Ten years later, Graciela was named Entrepreneur of the Year by Mexico’s federal government. Yet this milestone led Graciela to reflect that, although meaningful, her work with Profesor Chiflado was not creating systemic change. As she assessed the challenge from the lens that defined Profesor Chiflado – how science nurtures skills that can unleash youth’s potential to create change in any setting – she came to a crucial conclusion. Promoting STEM education could change how children were learning and open up more opportunities. For Graciela, the STEM approach was valuable for its ability to emphasize skills-based learning, but it needed a greater emphasis on social impact. Often too technical and inaccessible to most students, STEM learning practices could only be seen as a piece of a greater puzzle.

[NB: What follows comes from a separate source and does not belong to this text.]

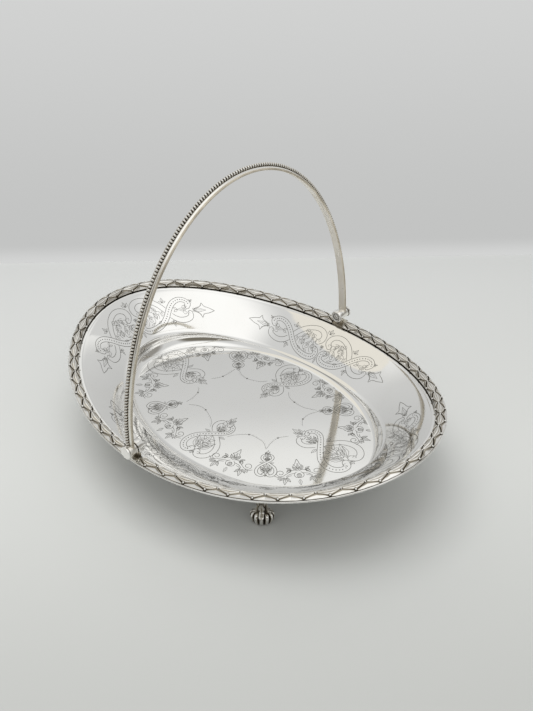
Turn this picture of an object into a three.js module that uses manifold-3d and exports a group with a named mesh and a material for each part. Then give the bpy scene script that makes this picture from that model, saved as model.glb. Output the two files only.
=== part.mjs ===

A master articulator, Graciela quickly developed a multi-level strategy to materialize innovative and inclusive change in the education system. She embarked on a mission to help decisionmakers at local, national and regional levels empower kids with the skills and support needed to become changemakers, launching Movimiento STEM in 2017. Since then, her efforts have been recognized by multiple publications and organizations like Forbes, which included Graciela in its list of Mexico’s most powerful women, and Globant, which granted her its Changemaker Award in 2020. She was also named among the 100 women leaders in STEM by Peak Performance with Patience. Movimiento STEM has been a "Leadership in Tech" finalist for the Equals for Tech Award 2019 in the category of “Leadership in Tech”, received the 2020 Champions Award at the Information Society World Summit 2020, and was a finalist for the Ganar-Ganar Award 2020 in the category of Social Responsibility.